Hospitality and generosity are key characteristics of Christian disciples. Jesus’ whole life was about both. He welcomed all. He cared for all. He gave of himself, his gifts, his wisdom, his teaching and eventually even his life.
In the earliest days of monasteries, their key ministries were of hospitality and generosity. Doors were open to travellers, to anyone in need, and it was in the monastery that the first hospitals (see the connection) were seen. The wanderer, the sick, the needy–all were welcomed.
Pretty much every church has “Welcome” on their sign.
But let’s be honest when we say that not everyone has experienced “Welcome” in every church; they have not experienced hospitality. A lot of “welcomes” are conditional. A lot of apparent generosity is so tied up in strings it can strangle.

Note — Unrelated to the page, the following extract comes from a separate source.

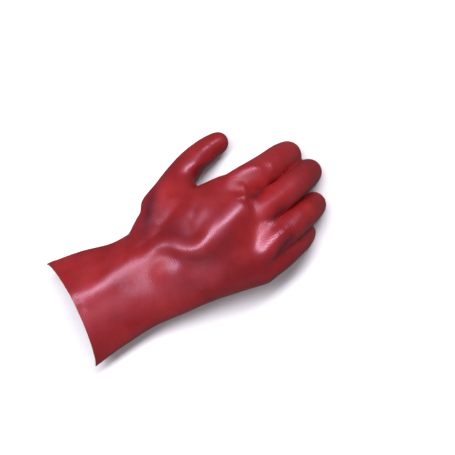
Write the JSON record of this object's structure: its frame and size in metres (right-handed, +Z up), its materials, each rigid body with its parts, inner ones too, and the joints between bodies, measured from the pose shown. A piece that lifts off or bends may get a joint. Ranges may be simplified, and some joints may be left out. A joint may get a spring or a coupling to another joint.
{
  "type": "pvc coated work glove",
  "caption": "Red PVC coated knit work glove with a long flared cuff, right hand, lying palm down with curled fingers and an open, hollow inside.",
  "frame": {"origin": "on the floor, under the middle of the glove's bounding box", "axes": "+Z up out of the back of the hand, +Y from the cuff towards the fingertips, -X towards the thumb"},
  "size_m": [0.143, 0.2516, 0.0717],
  "materials": {
    "coated_knit": "satin red PVC plastisol dipped over cotton interlock knit, off-white knit inside"
  },
  "bodies": {
    "root": {"glove_shell": "coated_knit"}
  },
  "joints": []
}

Hospitality and generosity, like God’s love, are unconditional. They are also intimately connected to the discipleship gift of gratitude. Gratitude reminds us that everything comes from God and belongs to God. If that has seeped into our spiritual bones, hospitality and generosity can follow. If we are not worried about losing something or someone having what we do not or taking what we have, we are free to welcome them, care for them, share with them. If we are freed from believing we only have what we deserve and we have gained it from our own efforts, we are free to be generous without strings and conditions.
Because gifts are for giving.
Hospitality and generosity are not only about stuff and things. There is also the hospitality and generosity of the spirit. When we are afraid, anxious, feeling unworthy, weighed down by all the hard and painful things that life may have laid on us, it is difficult to be generous in spirit to others–to trust them, expect the best, be willing to forgive, to give them the benefit of the doubt. It can be difficult to warmly welcome others into our lives.
First and foremost, we need to accept the boundless generosity and hospitality of our Creator as we have seen it in Jesus. Practise believing it. Practise telling yourself that you are worthy and wonderful and free, because, in Christ, God has said you are. Find people in your life who have this grace and experience what it looks and feels like. Look for open and gracious acts of hospitality and generosity. And here might be the most difficult task of all: when someone extends hospitality to you, when someone is generous to you–receive it, embrace it, savour it. Let it nurture those qualities in you, like food and drink for the soul.
Practise it: open hands; open hearts; open spirits. Risk it. Take the chance. You might experience a freedom and grace deeper than you could have imagined.